I just received my last rejection in my mail today, which gives me a depressing total of 0/6 schools I applied for to do my PhD in this year. It’s been a grueling process, not to mention the toll it’s taken on my pocket. I still can’t believe that hundreds of people apply to each graduate program and put in all this effort, only to receive a paragraph and no explanation in reply. Even for the handful of people who get accepted, it must seem like they got lucky because the schools accept soo few applicants that it must just seem like a dream come true that is unexpected. On that note, one of the schools that rejected me for a doctorate did recommended me for their one year MA in Social Science program and I was accepted into with partial funding. While my first thought was – I already have a BA and MSc, why should I do another MA! – that thought was quickly replaced by relief for at least getting accepted into something, plus the fast that a double masters wasn’t the work idea…

It wasn’t long ago that I thought I’d do a PhD in a different topic (my original topic) in the UK. But as it turned out, lecturers and professors I emailed both in the UK and US wouldn’t give me straight answers or even reply to my emails, and my topic dwindled down and evaporated into the abyss. I didn’t have time to mourn my dream PhD topic (which was a continuation of my MSc thesis) as I only had 45 days before applications had to be submitted. So I put my brain into gear again and thought of another topic that could match the first in creativity, uniqueness, and potential.
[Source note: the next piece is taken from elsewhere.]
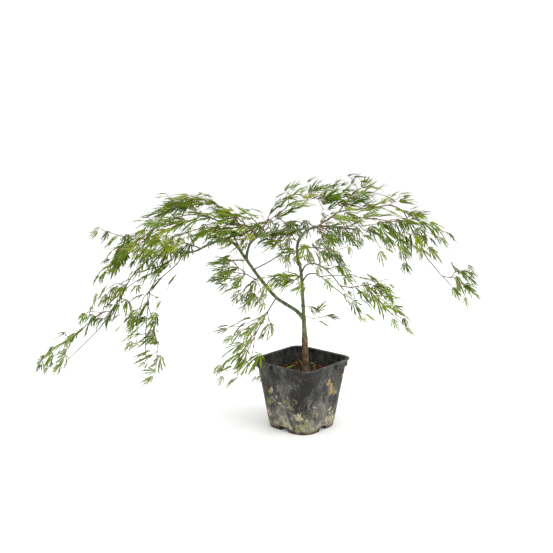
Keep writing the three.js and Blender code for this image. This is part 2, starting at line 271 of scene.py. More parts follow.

By this point I also started to wonder about financing my studies, as I didn’t want to burden anyone, and decided to concentrate on schools in the United States. At least I could get some teacher training or research trainingwhilespending lots of money!While chances were slim of getting funded, at least there was a chance – unlike studying in the  UK and Australia – to get others to fund part of my study. So it was decided I would change my focus from the UK to the US, but the question of a valid thesis question still needed to be procured. I finally decided to go out of my comfort zone and changed directions from a formerly hardcore Archaeological Science topic to a European History/Art project. I justified my transfer in my personal statement and though every method I could think of. This time around I didn’t have time to ask prospective professors for their opinions. Or to be more precise, I didn’t want to hear what they had to or didn’t have to say.

I’m sure life will go on, but I’m not quite sure what to do next… I need to give the university that offered me a spot on their MA program my decision by May 1st, and I will be applying for a research grant come mid-May, but as the acceptance rate for that is about 5%, I’m not keeping my fingers crossed for this one either. As I see it, the less disappointed I’ll be if I have fewer expectations in this part of my life. Other than that, my future is, at least for today, a blank slate.

Wish me luck on my journey…

Poem: A Junior

January 27, 2012

**I wrote this poem for a class assignment back in 2003 when I was a junior in high school (age 16)**

A Junior

A junior attending Marlborough High
Goes to school with one big and one small eye.
A girl with light brown skin and jet black hair,
An obedient student there.
Her listening skills are her best features,
Whether focused on her friends or teachers.
Old, Japan-bought pants the high-schooler wears
With her black jacket and T-shirt with tears.
Not much for appearances and fashion,
She’s more comfortable doing addition.
When the bells indicate school is done,
Her effort and obedience have gone.
She goes home to procrastinate some more,
Returning to school sensible once more.

Poem: History

January 22, 2012

**I wrote this poem back in 2002 as a high school sophmore (age 15) for an English portfolio assignment**


There is no greater feeling in the world
than craving all the knowledge of the past
and wanting to know all there is to know
yet not being able to know it all.

There is no greater feeling in the world
than visiting a historic landmark
like the brilliant Himeji Castle;
to set foot on the same sacred terrain
where so many before us lived and died
in another dimension completely.

There is no greater feeling in the world
than reading a first rate non-fiction book
about the horrendous Second World War;
it taught an unforgettable lesson
that such events should not be repeated
for such mistakes could be disastrous.

There is no greater feeling in the world
than watching a movie or video
on Ancient Egypt’s bizarre way of life;
to compare their splendid customs with ours
and appreciate their complex structures
which are more like fantasies in our time.

There is not greater feeling in the world
except the moment of satisfaction
when you come across new information.
that opens your eyes to another world.